La création tous azimuts
L’immense espace des Magasins généraux est réversible, modulable et ouvert à toutes les possibilités. Il peut se transformer en galerie géante, comme pour l’exposition Ban consacrée à la banlieue – avec, pour invité d’honneur, le mythique club de football du Red Star de Saint-Ouen –, en boîte de nuit, comme pour le festival Central, en salle de conférence ou de spectacle...

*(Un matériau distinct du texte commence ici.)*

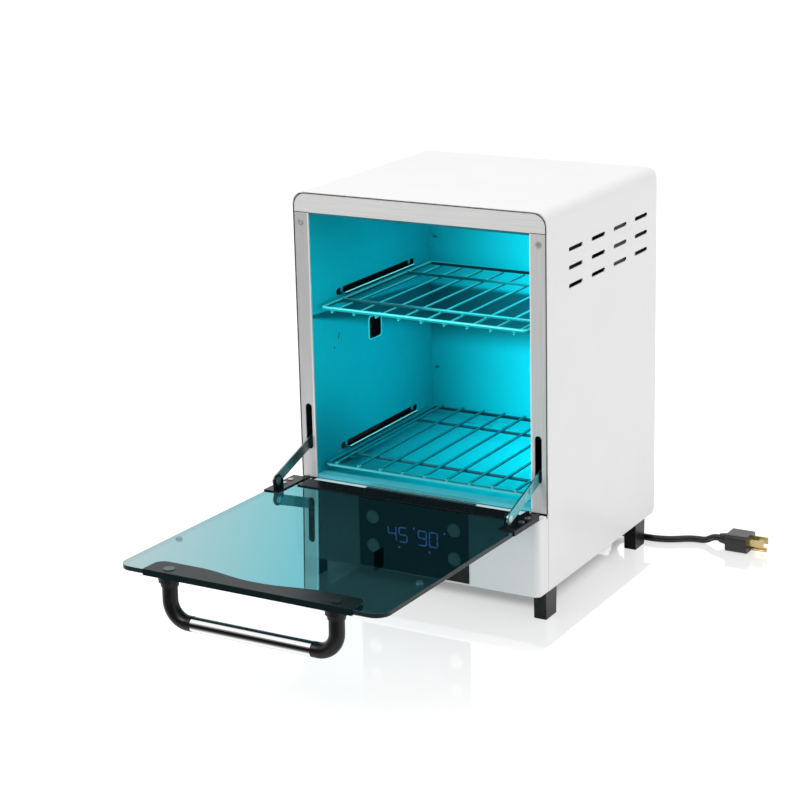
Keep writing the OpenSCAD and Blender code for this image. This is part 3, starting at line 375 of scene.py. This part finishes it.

Un rapide aperçu de notre programmation témoigne de la diversité de nos manifestations. Loin des concerts survoltés de musique techno, la soirée Outrebleu se voulait une bulle suspendue : lovés dans des poufs, les visiteurs s’immergeaient dans des compositions électroniques et découvraient toutes sortes de performances. Notre goût pour l’expérimentation, l’innovation et la valorisation de jeunes artistes s’exprime régulièrement à travers des formats de type exposition-résidence. Dernièrement, à l’automne, c’était le cas de l’exposition Clinique vestimentaire de Jeanne Vicérial, artiste dont la voie était toute tracée pour devenir une grande styliste, mais qui a choisi une autre manière de parler de la mode, de l’artisanat, du corps et du vêtement. Elle a installé son atelier pendant un mois aux Magasins généraux et y a exposé ses œuvres, occasion d’organiser des concerts et des colloques explorant le retour des arts de la main dans l’industrie – thème qui nous est cher. Sur le même format d’exposition-résidence, en 2019, nous avons aussi accueilli Thylacine, musicien voyageur qui compose au gré de ses pérégrinations en caravane de par le monde. C’est aux Magasins généraux qu’il a fait sa dernière étape avant la sortie de son album et, comme dans les villages où il avait séjourné, il y a accueilli et enregistré d’autres artistes. Cela représente un épisode intéressant pour l’agence, qui a toujours tissé des liens avec la scène musicale française et internationale.